# AutoTopOff reverse to prevent overflow



## disman_ca (Nov 12, 2011)

As the title suggests, I'm looking for feedback in regards to reversing an ATO system. Basically I want to stop my return pump in the event my DT overflow pipe gets clogs. I came close to this happening a couple of days ago and luckily we caught the tank just starting to trickle down the side of the tank.

I've been looking at this http://autotopoff.com/products/DS1/ and believe I could install the lower float valve upside down. Basically allowing it to sense a low water level and turn off the return pump before it has a chance to overfill the DT above. Maybe I'm not understanding the AutoTopOff dual system. Either way I'd like some comments or guidance if anyone has used this setup.

Thanks,
Jason


----------



## arturo (Jun 29, 2014)

Not sure if this helps, but a simple float switch on an apex break out box could trigger an off function on your return pump


----------



## disman_ca (Nov 12, 2011)

Haven't picked up a controller yet.
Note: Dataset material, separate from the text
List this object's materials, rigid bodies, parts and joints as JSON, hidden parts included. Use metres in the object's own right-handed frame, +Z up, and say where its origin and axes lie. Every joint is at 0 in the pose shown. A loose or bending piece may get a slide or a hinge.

This is a temporary need for when I go away


----------



## arturo (Jun 29, 2014)

In that case, I think your idea will work and it's cheap enough to try it out


----------



## tom g (Jul 8, 2009)

*ato*

I cant see why this wont work for u ...
why is your overflow pipe getting clogged why don't u take a few pics maybe the solution is fixing that first .as for the ato shutting off the return pump when level rises should work ...and its cheap enough to try .. worse case scenario u sell the top off unit for what it cost u to build or order .


----------



## disman_ca (Nov 12, 2011)

It clogged because I didn't clean out the pre-filter. Had an algae bloom from a macro add caused me some grief I didn't plan for.


----------



## fesso clown (Nov 15, 2011)

I am guessing you are running a single durso and not a herbie or bean animal with emergency drains...
First I would address the clogging issue.... that's pretty scary. 
YOu absolutely can set a float switch to turn off your return pump at a high water mark in your overflow box or where ever but float switches can fail too. 
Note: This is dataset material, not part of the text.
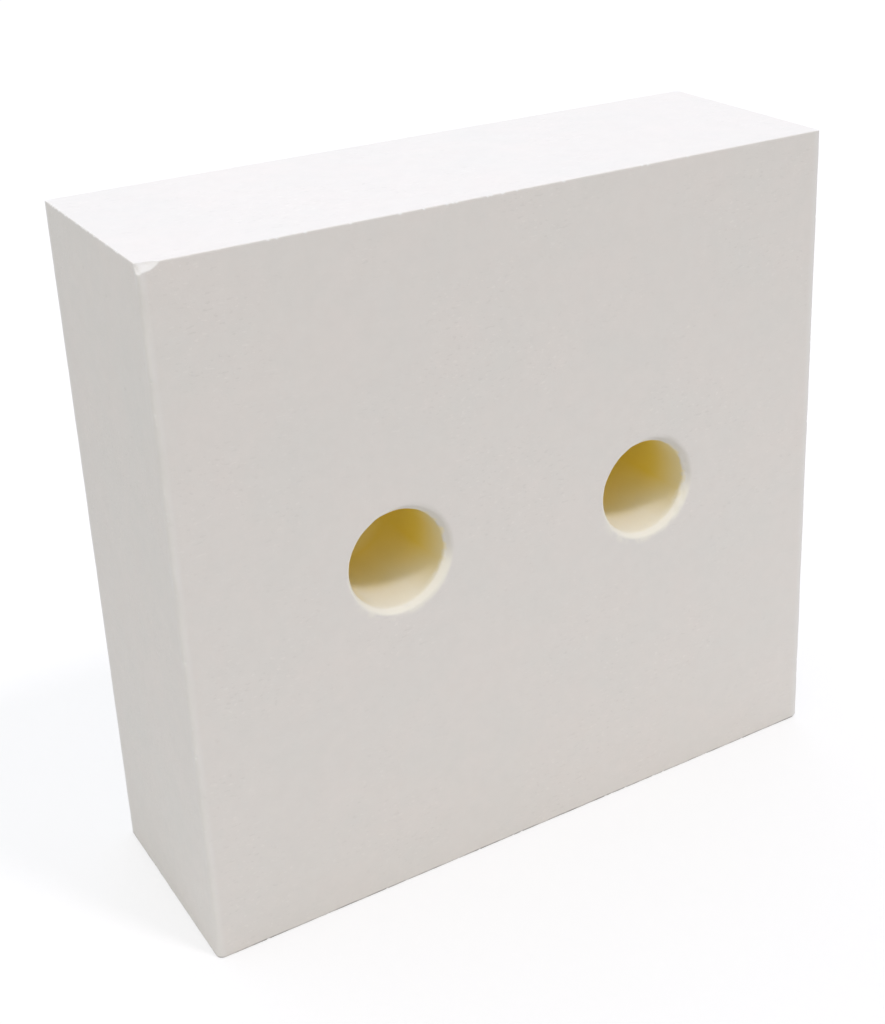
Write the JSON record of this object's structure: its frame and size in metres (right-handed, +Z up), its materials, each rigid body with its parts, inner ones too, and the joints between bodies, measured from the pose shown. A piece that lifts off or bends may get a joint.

An Apex would be great but you don;t need it to do that job alone (it can and many more)


----------



## disman_ca (Nov 12, 2011)

Yep single durso with no emergency drain. The macro algae is similar to sting but just caused a plume then almost disappeared. It can came in on a red macro that I wanted in the tank. Really it was just an oversight and shouldn't have happened if I was paying attention. I'm going to buy it from from reefsupply.ca which is the closest supplier for the one I want.


----------